Thursday, April 5, 2012

Using Technology and Standardized Work to Make Care Easier and More Reliable

Once again, GBMC clinical and non-clinical staff are collaborating across departments in an effort to put the patient first and make management and discharge of patients as efficient and effective as possible.

Recently, 55-inch and 40-inch monitors were installed at the nurse’s stations on units 35 (Acute Care for the Elderly) & 38 (Telemetry) in a LEAN/Kaizen discharge initiative being coordinated by Nursing Administration and MIS staff.  Soon, all inpatient units will have these screens, which display the patient teletracker data and replace the old wipeboard (which will now be used only during downtime).

Caring for patients efficiently requires a team effort. If it’s your daughter waiting for a bed in the emergency room, you want her to move as soon as possible to the floor. You want the team caring for her and her room to be ready. Coordination in a complex system is critical. It wasn’t so long ago that logs were kept on paper of which patient was where, which room was clean and which room needed to be cleaned. We then began keeping track in a computer database but we had a hard time giving up the paper logs.

The existence of both systems often meant that neither was correct. The hospital computer system would say that Mr. Smith was in room 3501 but the nurses on the floor knew that he had moved to 3510 and the erasable board on the wall documented this. Some people would update the computer before the whiteboard. This lack of standardized work and people believing that it was ok to do things the way that felt right to them was actually making the job of patient care harder. The nursing supervisor would see an empty bed in the computer but because the system was unreliable, she would have to call the floor to see if it were true. Think of all the added steps and rework!

Coordinating efforts is much easier with standardized work and the correct use of technology. The pharmacist can see from the pharmacy who has been discharged. The food service worker in the kitchen can see that a new patient has arrived. The accurate  information available in realtime plays an integral role in helping all members of a patient’s care team be on the same page. The new screens make the information more readily visible to the team and allow us to synchronize our efforts. For example, when transport moves a patient from the unit for testing elsewhere in the hospital (i.e. Interventional Radiology), the teletracker will show this so everyone involved with that patient’s care knows where he or she is.

I believe that the work of a nurse on a medical unit is among the hardest jobs there is.   We must make sure that we remove steps in the nurse’s work that are wasteful. Using technology, like the 55 inch monitors, and standardized documentation of patient movement is a step in this direction.

Maria Baxter, RN, Unit 35’s Clinical Unit Coordinator, agrees. “Now the information is updated in realtime making it much easier for the staff. Often the staff is so busy around the unit that the wipe boards just were not updated as often as they needed to be,” she said.

Do you have other ideas where using technology and standardized work in the hospital might improve operations?
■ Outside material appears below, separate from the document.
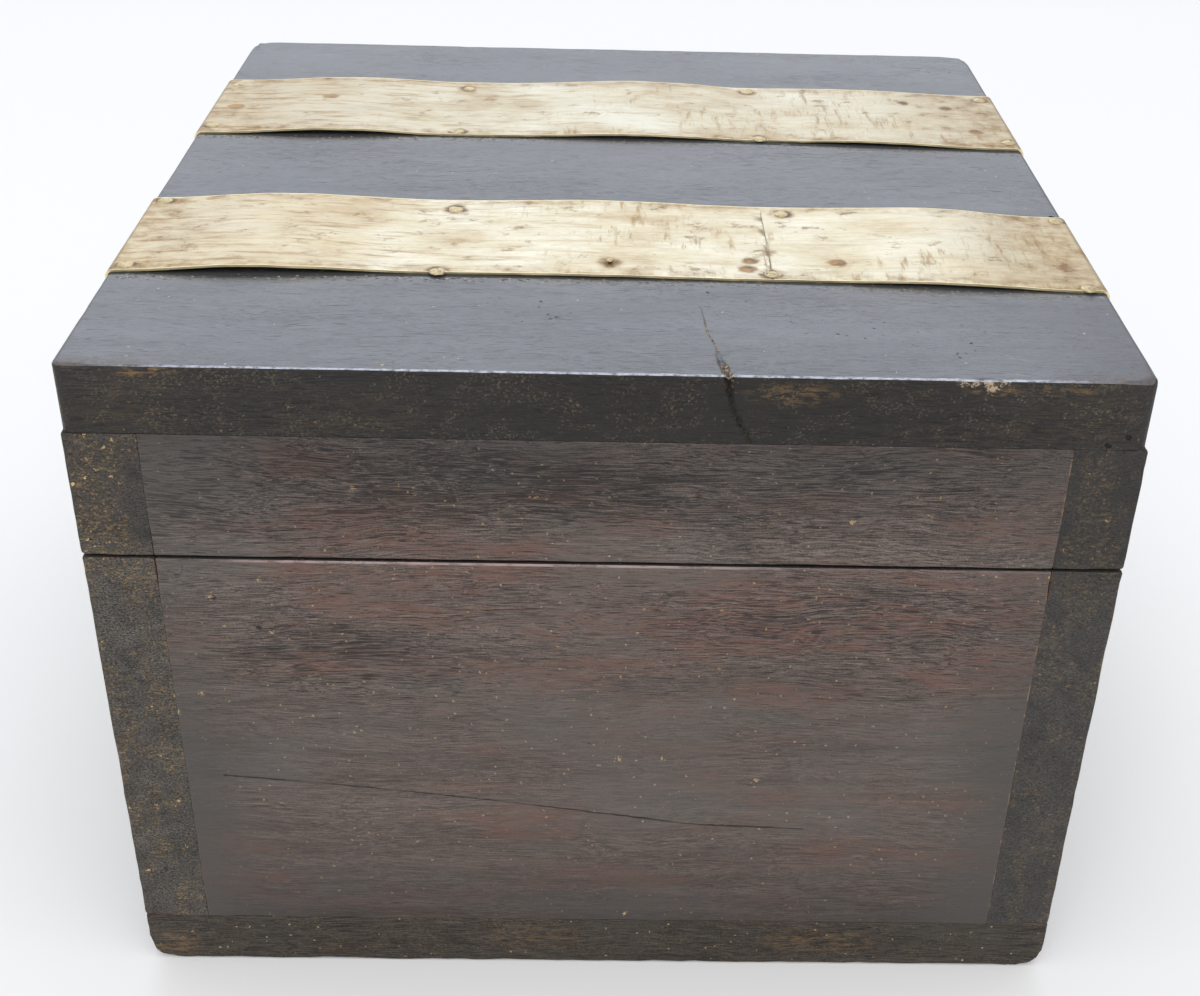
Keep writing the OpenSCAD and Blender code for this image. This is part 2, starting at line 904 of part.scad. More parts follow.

Congratulations to Unit 35 Staff

I’d be remiss if I didn’t extend congratulations to the staff of Unit 35, who have gone a year without a Central- Line  Associated Blood Stream Infection (CLABSI).  At GBMC we are participating in a national collaborative called "CUSP Stop CLABSI" (Comprehensive Unit Based Safety Program). Along with U35's tremendous accomplishment, it is important to note that housewide, GBMC has gone 134 days without a central line associated bloodstream infection, our longest stretch since housewide surveillance began!  Great CLABSI prevention work has been happening on all patient care units and our patients are reaping the benefits. The CDC estimates 41,000 CLABSI cases occur in United States hospitals annually and these infections are serious and cause a variety of problems for the patient, so anything we can do to reduce and eliminate these incidents will keep our patients safer.